« De l’éviction du gouvernement réformateur en juin 1991 à l’intronisation d’Abdelaziz Bouteflika par la hiérarchie militaire en avril 1999, les généraux ont poursuivi ce qu’ils font en réalité depuis l’indépendance : anticiper pour étouffer dans l’œuf toute expression autonome de la société, toute véritable opposition démocratique ou initiative susceptible de créer les conditions d’une alternance qui remettrait en cause leur mainmise sur l’Algérie », extrait d’un article de Hocine Ait Ahmed, du 2 novembre 2003, intitulé « sortir l’Algérie du chaos ».

En effet, d’une certaine façon, il est inutile de retourner jusqu’au coup de force de l’été 1962, perpétré par l’état-major général (EMG) contre le GPRA (gouvernement provisoire de la République algérienne), pour expliquer la crise politique algérienne. Les 26 ans de la dictature militaire, sous couvert du règne du parti unique, auraient pu être un mauvais souvenir dans l’histoire de la jeune nation. En effet, l’avènement du pluralisme en 1989 aurait pu contribuer à tourner cette page. En fait, s’il y avait eu un peu de sagesse, l’Algérie aurait pu négocier son virage démocratique au début des années 1990. Hélas, et c’est le moins que l’on puisse dire, quinze après l’arrivée de A. Bouteflika au pouvoir, la crise politique est toujours là. Bien que ses partisans louent sans vergogne le bilan présidentiel, force est de reconnaître que les blocages des années 1990 se posent, aujourd’hui plus qu’avant d’ailleurs, avec acuité.

De toute évidence, sur le plan politique, le régime s’appuie sur sa clientèle -les Algériens étant exclus du champs politique depuis l’accession du pays à l’indépendance -pour imposer son candidat. Par ailleurs, bien que les arguments ne soient pas les mêmes d’une décennie à une autre [le discours sur la légitimité révolutionnaire est troqué en faveur d’une impérative stabilité], tout est fait pour que les rênes du pouvoir restent entre les mains d’un seul groupe. Or, cette stabilité ne profite pas à tous les Algériens. Ainsi, en dépit d’une aisance financière, les pauvres en Algérie se comptent par millions. Dans le même temps, les milliardaires poussent comme des champignons. Et comme par hasard, à l’exception d’un seul membre du FCE (forum des chefs d’entreprises), tous ces patrons soutiennent le quatrième mandat du chef de l’État « sortant ».

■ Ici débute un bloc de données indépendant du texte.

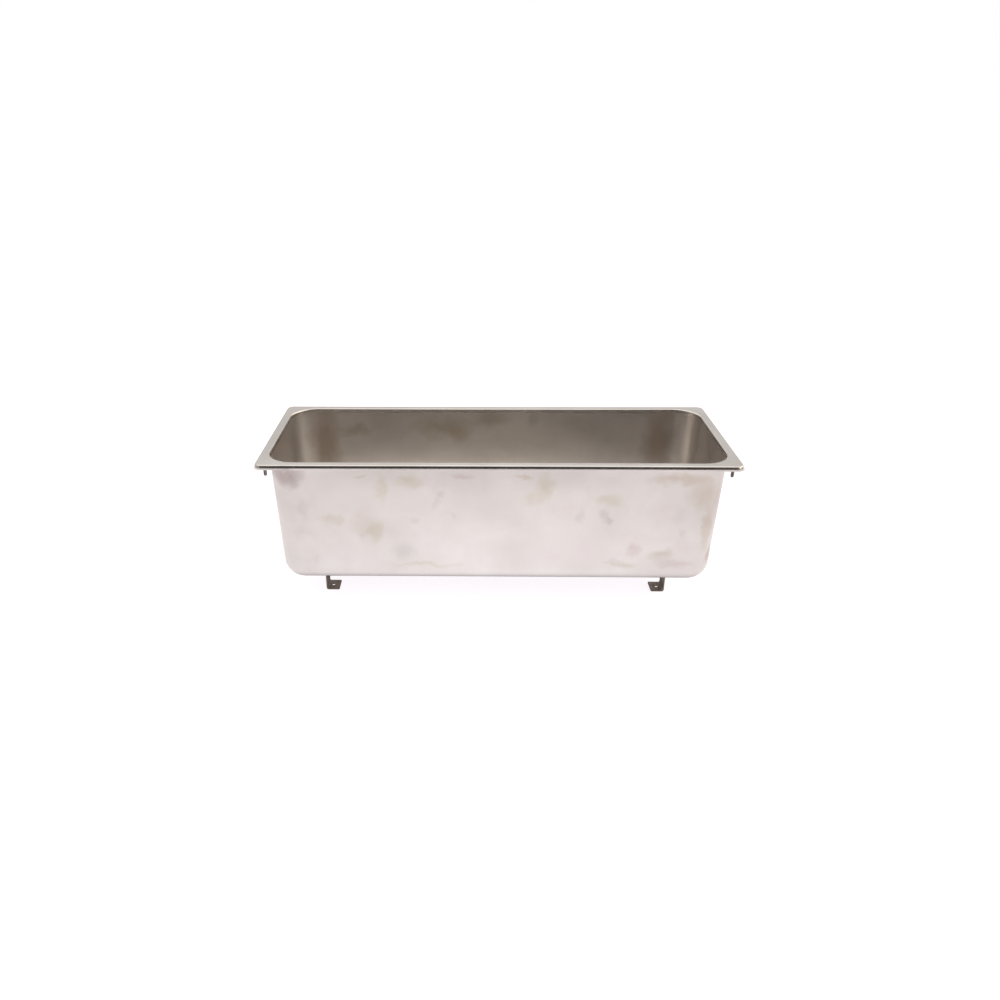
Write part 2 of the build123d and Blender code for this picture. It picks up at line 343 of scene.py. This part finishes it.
def stains_and_painted_light(nodes, base, facing, marks):
    """Tints the base colour with soft, wandering patches on the surface that the mask picks out:
    stains, and painted light and shade.
    """
    wander = nodes.add("ShaderNodeTexNoise")
    wander.inputs["Scale"].default_value = WANDER_SCALE
    wander.inputs["Detail"].default_value = 4
    nodes.link(nodes.place, wander.inputs["Vector"])
    shift = nodes.add("ShaderNodeVectorMath", operation="MULTIPLY_ADD")
    nodes.link(wander.outputs["Color"], shift.inputs[0])
    shift.inputs[1].default_value = (WANDER_REACH, 0.0, WANDER_REACH)
    nodes.link(nodes.place, shift.inputs[2])
    for x, z, half_length, half_height, tint, strength in marks:
        placed = nodes.add("ShaderNodeVectorMath", operation="MULTIPLY_ADD")
        nodes.link(shift.outputs[0], placed.inputs[0])
        placed.inputs[1].default_value = (1 / half_length, 0, 1 / half_height)
        # the noise moves a point by half of its reach on average
        middle_x = x + WANDER_REACH / 2
        middle_z = z + WANDER_REACH / 2
        placed.inputs[2].default_value = (-middle_x / half_length, 0, -middle_z / half_height)
        away = nodes.add("ShaderNodeVectorMath", operation="LENGTH")
        nodes.link(placed.outputs[0], away.inputs[0])
        amount = nodes.spread(away.outputs["Value"], MARK_FULL, MARK_GONE, strength, 0.0)
        base = nodes.mix(nodes.maths("MULTIPLY", amount, facing), base, tint, "MULTIPLY")
    return base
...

A vrai dire, on ne doit pas dire « candidat sortant ». Car, les candidats sortants dans les pays réellement démocratiques remettent leur mandat en jeu. Ce n’est pas le cas bien évidemment de Bouteflika. Sans l’intervention divine, il sera réélu le 17 avril prochain. Bien que cette réélection ne puisse être expliquée par aucune science, y compris la science politique, les dirigeants, qui insultent au passage tous les Algériens qui ne pensent pas comme eux, vont faire de ce rendez-vous électoral biaisé un événement démocratique. Or, qui dit règles démocratiques, dit normalement transparence. Pourquoi ils ne publient pas alors les dossiers des candidats avec leurs certificats médicaux ? Que le médecin, qui a délivré le fameux certificat, dise aux Algériens que le chef de l’État est en bonne santé, toutes les doutes seront levés.

A partir de là, même si les dés son pipés, les Algériens diront que leurs dirigeants « respectent les lois qu’ils ont eux-mêmes imposées ». Du coup, les Algériens jugeront, en étant en contact avec le candidat du système, s’ils est capable d’assumer la fonction présidentielle. Or, les courtisans du système considèrent que le chef de l’État n’a pas besoin d’aller à la rencontre des Algériens. « Il gouverne avec sa tête et non avec ses pieds », claironnent-ils. Poussant le ridicule jusqu’à la limite de l’intolérable, un supporter de Bouteflika déclare sur une chaîne de télévision que « c’est dieu qui a donné ce pouvoir à Bouteflika. »

Pour conclure, il va de soi que l’heure est grave. Si les Algériens se sentent réellement en mesure de former une nation, ils devront descendre dans l’arène. Le changement, ce sont eux qui devront l’imposer. « Cela passe par l’élection d’une Assemblée constituante qui exige la mise en place d’un gouvernement de transition. Loin des fausses solutions, des faux dialogues, des manœuvres de sérail destructrices », suggère Hocine Ait Ahmed dans sa contribution intitulé « sortir l’Algérie du chaos ». C’est à cette condition que l’Algérie mettre fin à une dictature qui n’en dit pas son nom.